For it's true that the Iraqi despot gassed his own people, and that for 20 years he's been developing weapons of mass destruction. But what Bush's statement elides is that Saddam's development and use of these weapons was enthusiastically abetted and countenanced by a previous occupant of the Oval Office named George Bush.

For years, Pa Bush and Ronald Reagan shoveled money, weapons and "dual-use" technology at Saddam -- ignoring warnings from the CIA, the Pentagon, the State Department and others that the dictator was using this technology to develop ballistic missiles and augment his arsenal of unconventional weapons. Some of the materials sent to Iraq with the OK of the Reagan and Bush administrations included the chemical agents for botulism, tetanus, West Nile Fever and anthrax.

The atrocity that Bush Jr. mentioned last week occurred in 1988, when Saddam murdered some 4,000 Iraqi Kurds with poison gas. This was carried out with helicopters purchased from the United States.

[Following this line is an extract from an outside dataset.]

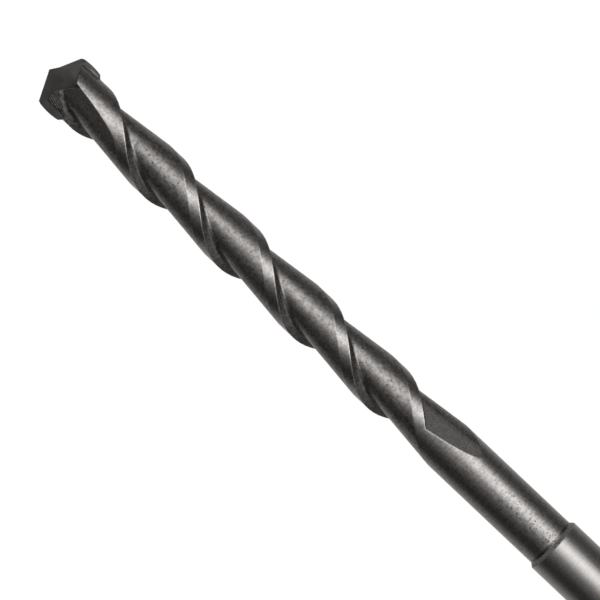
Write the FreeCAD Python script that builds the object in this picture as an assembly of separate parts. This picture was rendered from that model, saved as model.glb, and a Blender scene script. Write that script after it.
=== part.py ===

The next year, with Pa firmly in the Oval cockpit, the CIA informed the White House that Iraq was greatly accelerating its secret nuclear program -- and had become the world's leading producer of chemical weapons.

So what did Pa do? Why, he signed a National Security Directive ordering even closer ties to the poisoner. He also overrode his own Cabinet to force through $1 billion in agricultural credits to Saddam, after international banks had stopped giving him loans. Once again, Bush was shown evidence that the aid was being diverted to military uses -- but Pa had faith in his old ally. There was too much oil and backdoor money binding the two leaders: an alliance sealed with the blood of Saddam's many victims. No need to worry.

By the summer of 1990, Saddam was clearly gunning for Kuwait and openly threatening to "burn half of Israel" with his biochemical weapons. But Pa was indulgent with his frisky prot?g?: In the two weeks before the invasion of Kuwait, Bush approved the sale of an additional $4.8 million in "dual-use" technology to factories identified by the CIA as linchpins of Saddam's illicit nuclear and biochemical programs. Shortly before Saddam sent his tanks across the border, Pa obligingly sold him more than $600 million worth of advanced communication technology.

Then came the war -- and the messy divorce of the Bush-Saddam union.

Nowadays, apologists for Bush's prolonged appeasement of the bloodthirsty megalomaniac like to say that he was simply practicing realpolitik: supporting Saddam in order to thwart Iran -- who was America's designated "Great Satan" at the time. Saddam, say the apologists, was a bulwark against the spread of Islamic fundamentalism; by wooing him, Bush could prevent Islamic extremists from becoming powerful enough to attack the United States.

That was an effective strategy, wasn't it?

Now another George Bush has launched another war against former allies in the volatile region, with the same kind of secret deals and wink-wink mollycoddling of despots and kleptocracies from Central Asia to the Persian Gulf. Is he, like his father before him, also sending dangerous chemicals and missile components to budding maniacs he finds useful? What form will the inevitable blowback take next time? How many more rough beasts are even now slouching toward Bethlehem to be born?

The answer, my friend, is blowing in the wind -- along with all those anthrax spores.